Application: So why do we follow Jesus? We have a great deal of confidence that He is worth following. Who wouldn’t when you know that He leads, liberates and loves you? This brings me to three concluding questions for any you have yet to enter God’s kingdom through Christ. (1) If you’re not following Christ, who are you following? (2) If you’re not following Christ, why aren’t you (3) If you’re not following Christ, do know where are you going?
Conclusion: Thirteen years ago, several shepherds were eating breakfast outside the town of Gevas, Turkey, when they were surprised by a lone sheep that jumped off of a nearby cliff and fell to its death. They were stunned, however, when the rest of the nearly 1,500 sheep in the herd followed, each leaping off of the same cliff. When it was all over, the local Aksam newspaper reported that “450 of the sheep perished in a billowy, white pile” (those that jumped from the middle and end of the herd were saved as the pile became higher and their fall was cushioned). The estimated loss to the families topped $100,000,an extremely significant amount of money in a country where the average person earned about $2,700 annually. “There’s nothing we (could) do. They were all wasted,” said Nevzat Bayhan, a member of one of the 26 families whose sheep were grazing together in the herd.

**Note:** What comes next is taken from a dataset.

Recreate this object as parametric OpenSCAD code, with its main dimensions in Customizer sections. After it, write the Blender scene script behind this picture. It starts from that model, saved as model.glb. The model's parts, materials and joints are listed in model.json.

Now this will probably sound pretty critical and uncompassionate given their loss, but those sheep died because they were left to themselves in a dangerous environment without a shepherd’s presence to protect and guide them. So they did what most sheep are prone to do … they followed one of their own … even though that choice led to their deaths. Sheep need someone to watch over them, so do human beings. When people ask Christians why we follow Jesus, one really good answer is that He is the Good Shepherd who leads us, liberates us and loves us.